The 'this is confusing to the developers' design means you have under-educated developers. It is the better relational database design - you should use it if at all possible.
If you really want to use the list structure, then use a DBMS that understands them. Examples of such databases would be the U2 (Unidata, Universe) DBMS, which are (or were, once upon a long time ago) based on the Pick DBMS. There are likely to be other similar DBMS providers.
This is the classic object-relational mapping problem. The developers are probably not stupid, just inexperienced or unaccustomed to doing things the right way. Shouting "3NF!" over and over again won't convince them of the right way.
I suggest you ask your developers to explain to you how they would get a count of documents by category using the pipe-delimited approach. It would be a nightmare, whereas the link table makes it quite simple.
The number one reason that my developers try this "comma-delimited values in a database column" approach is that they have a perception that adding a new table to address the need for multiple values will take too long to add to the data model and the database.
Most of them know that their work around is bad for all kinds of reasons, but they choose this suboptimal method because they just can. They can do this and maybe never get caught, or they will get caught much later in the project when it is too expensive and risky to fix it. Why do they do this? Because their performance is measured solely on speed and not on quality or compliance.
It could also be, as on one of my projects, that the developers had a table to put the multi values in but were under the impression that duplicating that data in the parent table would speed up performance. They were wrong and they were called out on it.

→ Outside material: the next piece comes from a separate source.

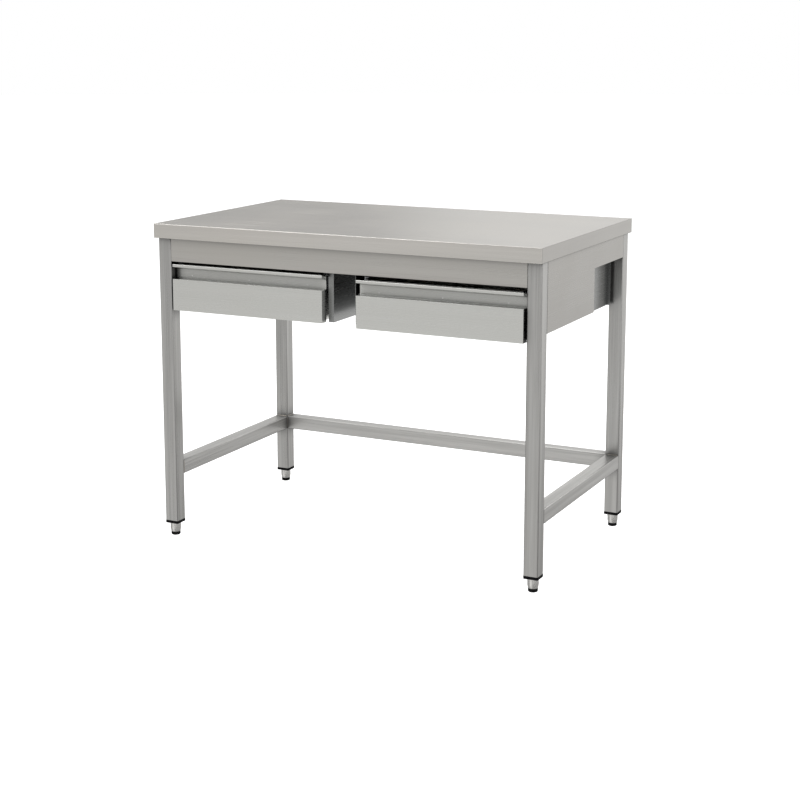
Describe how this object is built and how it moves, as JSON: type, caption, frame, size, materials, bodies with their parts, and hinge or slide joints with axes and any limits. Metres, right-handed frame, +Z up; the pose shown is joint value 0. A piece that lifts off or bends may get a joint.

So while you do need an answer to how to handle these costly, risky, and business-confidence damaging tricks, you should also try to find the reason why the developers believe that taking this course of action is better in the short and the long run for the project and company. Then fix both the perception and the data structures.
Yes, it could just be laziness, malicious intent, or cluelessness, but I'm betting most of the time developers do this stuff because they are constantly being told "just get it done". We on the data model and database design sides need to ensure that we aren't sending the wrong message about how responsive we can be to requests to fulfill a business requirement for a new entity/table/piece of information.

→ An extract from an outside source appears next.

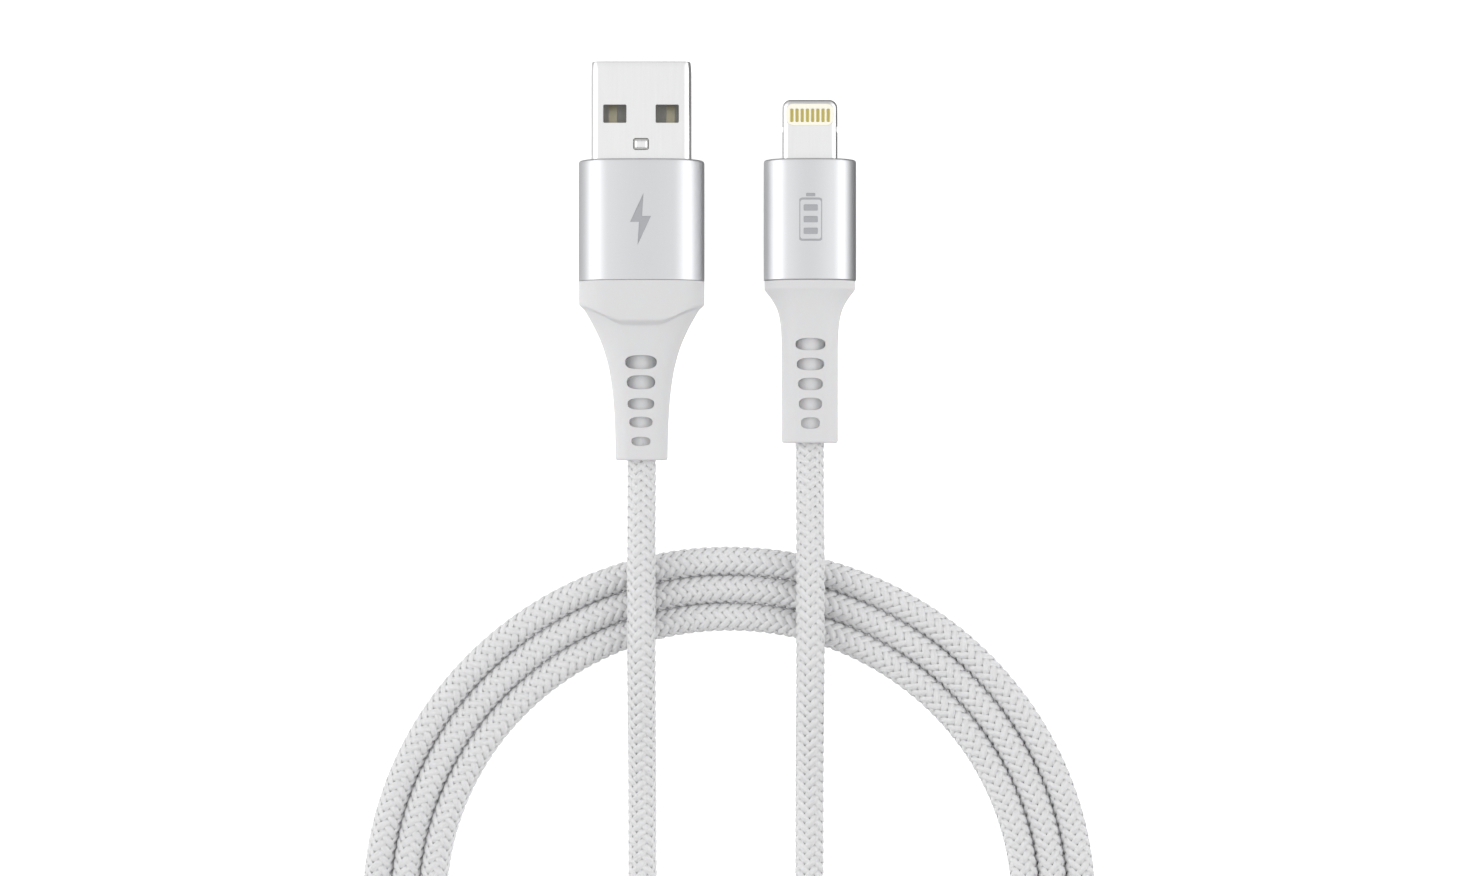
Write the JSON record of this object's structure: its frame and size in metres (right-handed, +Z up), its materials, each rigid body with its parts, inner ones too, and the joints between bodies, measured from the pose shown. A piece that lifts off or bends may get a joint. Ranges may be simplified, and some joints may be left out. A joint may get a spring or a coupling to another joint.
{
  "type": "braided charging cable",
  "caption": "Braided phone charging cable with two aluminium-sleeved plugs and soft boots, its cord laid in a round coil on the table.",
  "frame": {"origin": "bottom centre of the two plugs' common box, on the table the cable lies on", "axes": "+Y along both plugs, from the coil towards the tips; +X to the right from the charger plug to the phone plug; +Z up from the table"},
  "size_m": [0.0886, 0.1467, 0.0076],
  "materials": {
    "nickel_plated_steel": "nickel-plated spring steel, satin",
    "grey_insulator": "moulded light grey insulator",
    "gold_plated_contacts": "gold plate on copper alloy",
    "red_wire": "red wire insulation",
    "white_wire": "white wire insulation",
    "green_wire": "green wire insulation",
    "black_wire": "black wire insulation",
    "brass_ferrule": "crimped brass",
    "inner_mould": "low-pressure moulded polyethylene, milky white",
    "anodised_aluminium": "silver anodised aluminium, fine bead blast",
    "white_rubber": "white thermoplastic rubber, satin",
    "white_carrier": "white moulded contact carrier",
    "circuit_board": "green solder mask",
    "black_chip": "black moulded chip package",
    "ceramic_chips": "ceramic capacitors",
    "tinned_steel": "tinned steel shield",
    "woven_braid": "white braided synthetic yarn, slight gloss"
  },
  "bodies": {
    "root": {"charger_shell": "nickel_plated_steel", "charger_insulator": "grey_insulator", "charger_power_contacts": "gold_plated_contacts", "charger_data_contacts": "gold_plated_contacts", "charger_supply_wire": "red_wire", "charger_data_minus_wire": "white_wire", "charger_data_plus_wire": "green_wire", "charger_ground_wire": "black_wire", "charger_ferrule": "brass_ferrule", "charger_inner_mould": "inner_mould", "charger_housing": "anodised_aluminium", "charger_boot": "white_rubber", "phone_tab_frame": "nickel_plated_steel", "phone_contact_carrier": "white_carrier", "phone_contacts_top": "gold_plated_contacts", "phone_contacts_bottom": "gold_plated_contacts", "phone_circuit_board": "circuit_board", "phone_control_chip": "black_chip", "phone_small_chips": "ceramic_chips", "phone_shield_top": "tinned_steel", "phone_shield_bottom": "tinned_steel", "phone_supply_wire": "red_wire", "phone_data_minus_wire": "white_wire", "phone_data_plus_wire": "green_wire", "phone_ground_wire": "black_wire", "phone_ferrule": "brass_ferrule", "phone_inner_mould": "inner_mould", "phone_housing": "anodised_aluminium", "phone_boot": "white_rubber", "cord_charger_lead": "woven_braid", "cord_coil": "woven_braid", "cord_phone_lead": "woven_braid"}
  },
  "joints": []
}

We should also see that data people need to be constantly monitoring the "as-built" part of our data architectures.
Personally, I never authorize the use of comma delimited values in a relational database because it is actually faster to build a new table than it is to build a parsing routine to create, update, and manage multiple values in a column and deal with all the anomalies introduced because sometimes that data has embedded commas, too.
Bottom line, don't do comma delimited values, but find out why the developers want to do it and fix that problem.